How is the New Income Tax Slab Different from the Old One?

Every individual residing in any country must pay taxes. These taxes collected from individuals are necessary for the country’s economy and developmental activities. And therefore, it is the responsibility of every individual to pay their due.

In India, as per the Income Tax Act, tax is levied on all individuals, corporations, and other entities. If the taxpayer’s income exceeds the minimum threshold limit, they are subject to a slab system of taxation as per the old or new income tax slab, depending on whatever they chose for the given financial year. The two-tax regime in India was adopted in the year 2020 under the Finance Act of 2020, giving taxpayers the option of choosing between the old and new tax regimes.

Difference Between Old and New Income Tax Slabs

The concept of two-tax regime is fairly new in India, and since your income tax returns are based on your choice of tax regimes, it is best that you gain an in-depth understanding of the differences between the two. Let’s start with the old taxation system. 

Old Tax Regime in India

Under the old tax slabs, taxpayers can claim deductions, exemptions and allowances that would allow them to properly plan and save their taxes. 

The old tax structure is a little more complicated than the new income tax slab (we will get to that in a minute!). Although the tax rates are higher under the old tax slabs, individuals can opt for different ways to reduce tax liabilities. The old regime offers over 70 exemptions and deduction options that allow taxpayers to bring down their taxable income in order to decrease their income tax. While some exemptions like house rent allowance (HRA) and leave travel allowance (LTA) are made part of the salary structure, you can also avail additional deductions by investing, saving, or spending on specific items. 

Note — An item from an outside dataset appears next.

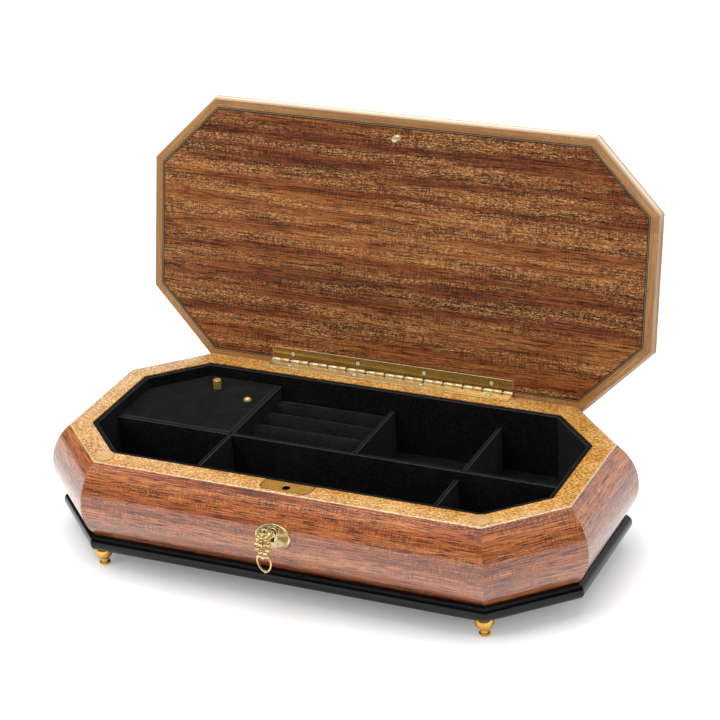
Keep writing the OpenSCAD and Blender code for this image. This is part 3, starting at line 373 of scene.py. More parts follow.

An advantage of opting for the old tax regime is that it instils a culture of saving over time by requiring investments in tax-saving instruments. It also allows taxpayers to save for their future for emergencies and important milestones like home purchase, marriage, etc. 

New Income Tax Slab

Now that we have discussed the old tax regime, let’s get on with the new income tax slab. The new system has six tax slabs, each with a lower rate on income up to 15 lakhs. Several of the exemptions and deductions that are available in the old tax regime do not apply to the people who opt for the new income tax slabs. The two main differences between both the taxation systems are:

  • The total number of tax slabs have expanded under the new regime with reduced rates in the range of 15 lakhs brackets
  • The exemptions and deductions of the old regime are not available

An added benefit of the new tax regime is that taxpayers have the freedom to invest their money without any preconceived limitations. There are also no mandatory rules and regulations governing your investments under the new taxation system. 

Income Tax Slab Rates Under Both Regimes

Income Tax Slabs Old Income Tax Slab New Income Tax Slab
Up to 2,50,000 0% 0%
2,50,000 – 5,00,000 5% 5%
5,00,000 – 7,50,000 20% 10%
7,50,000 – 10,00,000 20% 15%
10,00,000 – 12,50,000 30% 20%
12,50,000 – 15,00,000 30% 25%
15,00,000 & over 30% 30%

Besides individuals, corporate entities are also required to pay corporate taxes under either of the two income tax regimes. Now, if you are wondering ‘what is corporate tax’, the simple answer to that would be – corporate taxes are the taxes levied on the profits of any domestic or foreign corporation operating in India. 

Old vs New Income Tax Slab – Which is Better?

Both the tax regimes have their pros and cons. Which one suits you best depends on whether you wish to claim exemptions and deductions in your income tax returns or go for a lower tax rate. If you prefer to do the former, the old tax regime will prove to be a better option for you, even though the lower tax rates in the new regime may seem tempting. 

It is advisable to do a comparative evaluation and assessment under both the tax systems before you submit your taxes. You can also use income tax calculators available online to check the net payable tax under both regimes and plan your taxes accordingly.